The incentives of data scientists to identify individuals vary vastly and thus pseudonymization will affect them differently. Data scientists working for data brokers or marketing firms have strong economic motivation to identify specific individuals. Their ostensible goal is to map online behavior to off-line purchase behavior through first-, second-, and third-party data integration. The data broker LiveRamp (an offshoot of major data broker Acxiom), for instance, offers the product “IdentityLink” that allows advertisers a single, “omnichannel view” of the consumer. Acxiom claims to permit the identification of specific consumers across “thousands of off-line and digital channels and touchpoints,” based on the individual's purchase history, web and app behavior, loyalty program history, airline and retail data, and demographic information, among many other sources.* What could be considered pseudonymized data by a data scientist working at a first-party company may not qualify as pseudonymized personal data in the case of a data scientist at a firm such as LiveRamp. Not only would a LiveRamp data scientist have a clear economic incentive for singling out individuals, he would also have access to a variety of other data sets that could be combined to increase the probability of correctly reidentifying a particular individual as well.

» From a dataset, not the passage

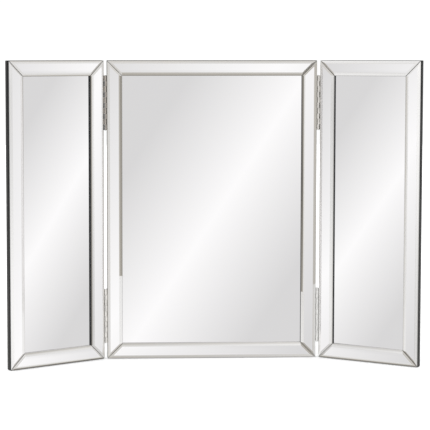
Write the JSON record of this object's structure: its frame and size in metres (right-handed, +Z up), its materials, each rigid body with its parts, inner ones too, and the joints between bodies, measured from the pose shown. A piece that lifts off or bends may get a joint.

Data brokers and data-savvy marketers are not the only analysts who might have powerful incentives to single out individuals and thereby turn essentially anonymized data into personal data. After Facebook publicly revealed that Russian operatives had been directed to influence the 2016 US presidential election on its platform and others,^† several other politically motivated operations were uncovered, one of which involved the Saudi Arabian government. The New York Times reported that a Twitter employee had been promoted to a position that allowed him access to the personal information of users, including their IP addresses and phone numbers, which could then be used to link Tweets to specific devices and single out Saudi government detractors for punishment.^‡ The lesson to be learned is that privileged analysts with powerful political and financial incentives can easily circumvent the protections pseudonymization was designed to introduce. Therefore, under the GDPR, pseudonymization—or related techniques, such as k-anonymity or differential privacy—is a necessary, but not quite sufficient step for securing personal data.

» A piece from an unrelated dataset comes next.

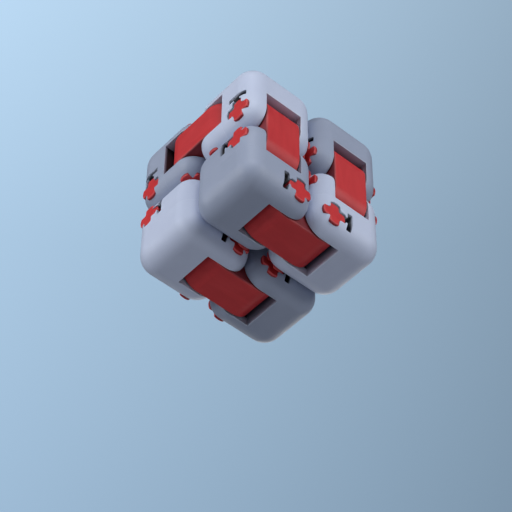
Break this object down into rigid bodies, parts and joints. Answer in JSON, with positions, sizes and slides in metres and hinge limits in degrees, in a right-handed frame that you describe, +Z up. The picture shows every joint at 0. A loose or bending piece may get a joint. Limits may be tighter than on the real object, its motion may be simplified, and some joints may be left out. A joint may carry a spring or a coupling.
{
  "type": "folding fidget cube",
  "caption": "Palm-sized folding fidget cube: round-edged blocks in two tones, chained into an endless loop by red double-pivot links that turn on cross-shaped axles.",
  "frame": {"origin": "middle of the folded cube's underside, on the plane it rests on", "axes": "+X to the cube's right, +Y to its back, +Z up; folded shut"},
  "size_m": [0.038, 0.038, 0.038],
  "materials": {
    "pale_shell": "pale blue-white moulded plastic, satin, fine grain",
    "grey_shell": "mid grey moulded plastic, satin, fine grain",
    "red_link": "red moulded plastic, satin",
    "red_axle": "red moulded plastic, slightly glossier ends"
  },
  "bodies": {
    "lower_front_left_block": {"lower_front_left_upper_half": "grey_shell", "lower_front_left_lower_half": "grey_shell", "front_left_link_lower_axle": "red_axle", "bottom_front_link_left_axle": "red_axle"},
    "lower_front_right_block": {"lower_front_right_upper_half": "pale_shell", "lower_front_right_lower_half": "pale_shell", "front_right_link_lower_axle": "red_axle", "bottom_front_link_right_axle": "red_axle"},
    "lower_rear_left_block": {"lower_rear_left_upper_half": "pale_shell", "lower_rear_left_lower_half": "pale_shell", "bottom_rear_link_left_axle": "red_axle", "rear_left_link_lower_axle": "red_axle"},
    "lower_rear_right_block": {"lower_rear_right_upper_half": "grey_shell", "lower_rear_right_lower_half": "grey_shell", "bottom_rear_link_right_axle": "red_axle", "rear_right_link_lower_axle": "red_axle"},
    "upper_left_pair": {"upper_front_left_front_half": "pale_shell", "upper_front_left_rear_half": "pale_shell", "front_left_link_upper_axle": "red_axle", "left_top_link_front_axle": "red_axle", "left_top_link": "red_link", "upper_rear_left_front_half": "grey_shell", "upper_rear_left_rear_half": "grey_shell", "left_top_link_rear_axle": "red_axle", "rear_left_link_upper_axle": "red_axle"},
    "upper_right_pair": {"upper_front_right_front_half": "grey_shell", "upper_front_right_rear_half": "grey_shell", "front_right_link_upper_axle": "red_axle", "right_top_link_front_axle": "red_axle", "right_top_link": "red_link", "upper_rear_right_front_half": "pale_shell", "upper_rear_right_rear_half": "pale_shell", "right_top_link_rear_axle": "red_axle", "rear_right_link_upper_axle": "red_axle"},
    "front_left_link": {"front_left_link": "red_link"},
    "front_right_link": {"front_right_link": "red_link"},
    "bottom_front_link": {"bottom_front_link": "red_link"},
    "bottom_rear_link": {"bottom_rear_link": "red_link"},
    "rear_left_link": {"rear_left_link": "red_link"},
    "rear_right_link": {"rear_right_link": "red_link"}
  },
  "joints": [
    {"name": "bottom_front_left_fold", "type": "hinge", "parent": "lower_front_left_block", "child": "bottom_front_link", "pos_m": [-0.0048, -0.0096, 0.0046], "axis": [0, 1, 0], "range_deg": [0, 90]},
    {"name": "bottom_front_right_fold", "type": "hinge", "parent": "bottom_front_link", "child": "lower_front_right_block", "pos_m": [0.0048, -0.0096, 0.0046], "axis": [0, 1, 0], "range_deg": [0, 90]},
    {"name": "bottom_rear_left_fold", "type": "hinge", "parent": "lower_rear_left_block", "child": "bottom_rear_link", "pos_m": [-0.0048, 0.0096, 0.0046], "axis": [0, 1, 0], "range_deg": [0, 90]},
    {"name": "front_left_lower_fold", "type": "hinge", "parent": "lower_front_left_block", "child": "front_left_link", "pos_m": [-0.0096, -0.0144, 0.0142], "axis": [1, 0, 0], "range_deg": [0, 90]},
    {"name": "front_left_upper_fold", "type": "hinge", "parent": "front_left_link", "child": "upper_left_pair", "pos_m": [-0.0096, -0.0144, 0.0238], "axis": [1, 0, 0], "range_deg": [0, 90]},
    {"name": "front_right_lower_fold", "type": "hinge", "parent": "lower_front_right_block", "child": "front_right_link", "pos_m": [0.0096, -0.0144, 0.0142], "axis": [1, 0, 0], "range_deg": [0, 90]},
    {"name": "front_right_upper_fold", "type": "hinge", "parent": "front_right_link", "child": "upper_right_pair", "pos_m": [0.0096, -0.0144, 0.0238], "axis": [1, 0, 0], "range_deg": [0, 90]},
    {"name": "rear_left_upper_fold", "type": "hinge", "parent": "upper_left_pair", "child": "rear_left_link", "pos_m": [-0.0096, 0.0144, 0.0238], "axis": [1, 0, 0], "range_deg": [0, 90]},
    {"name": "rear_left_lower_fold", "type": "hinge", "parent": "rear_left_link", "child": "lower_rear_left_block", "pos_m": [-0.0096, 0.0144, 0.0142], "axis": [1, 0, 0], "range_deg": [0, 90]},
    {"name": "rear_right_upper_fold", "type": "hinge", "parent": "upper_right_pair", "child": "rear_right_link", "pos_m": [0.0096, 0.0144, 0.0238], "axis": [1, 0, 0], "range_deg": [0, 90]},
    {"name": "rear_right_lower_fold", "type": "hinge", "parent": "rear_right_link", "child": "lower_rear_right_block", "pos_m": [0.0096, 0.0144, 0.0142], "axis": [1, 0, 0], "range_deg": [0, 90]}
  ],
  "couplings": [
    {"joint": "bottom_front_right_fold", "follows": "bottom_front_left_fold", "ratio": 1},
    {"joint": "bottom_rear_left_fold", "follows": "bottom_front_left_fold", "ratio": 1},
    {"joint": "front_left_upper_fold", "follows": "front_left_lower_fold", "ratio": 1},
    {"joint": "front_right_lower_fold", "follows": "front_left_lower_fold", "ratio": 1},
    {"joint": "front_right_upper_fold", "follows": "front_left_lower_fold", "ratio": 1},
    {"joint": "rear_left_lower_fold", "follows": "rear_left_upper_fold", "ratio": 1},
    {"joint": "rear_right_upper_fold", "follows": "rear_left_upper_fold", "ratio": 1},
    {"joint": "rear_right_lower_fold", "follows": "rear_left_upper_fold", "ratio": 1}
  ]
}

The examples above illustrate that under the GDPR, the definitions of pseudonymized and anonymized data are fluid and contextual: what might appear to be anonymized data from the point of a view of an academic researcher or a data scientist at a first-party company may merely be pseudonymized from the point of view of the data broker, given the variety of methods of analysis, additional data sets, and intrinsic motivations in performing the analysis. A therefore worthwhile task for any organization processing large quantities of personal data is to assess the motivations and technical feasibility of its data scientists in singling out individuals and also to take inventory of other related sources of data (public or private) that could potentially contribute to individual reidentification.

Using data

Reconsent of pre-GDPR data

A major issue is the status of data collected pre-GDPR and its effect on later data analysis and use. In the lead-up to the GDPR, many websites and online platforms asked users to reconsent to the processing of their personal data. This is probably the simplest and safest legal route for companies to retain pre-GDPR user data, but it raises the question of what happens to personal data that the data subject does not reconsent to for processing, or chooses to have erased. Some companies have stated they will continue to use such data, although in aggregated form. For example, Kaggle notes in its revised privacy policy, “We may use aggregated, anonymized data that we derived from your personal information before you deleted it, but not in a manner that incorporates any of your personal information or would identify you personally.”* Such a tactic would be legal under the GDPR because the Regulation only applies to personal data—data that could reasonably be used to identify a natural living person. Anonymized data, ipso facto, cannot be linked to a specific individual and therefore is outside the scope of the GDPR.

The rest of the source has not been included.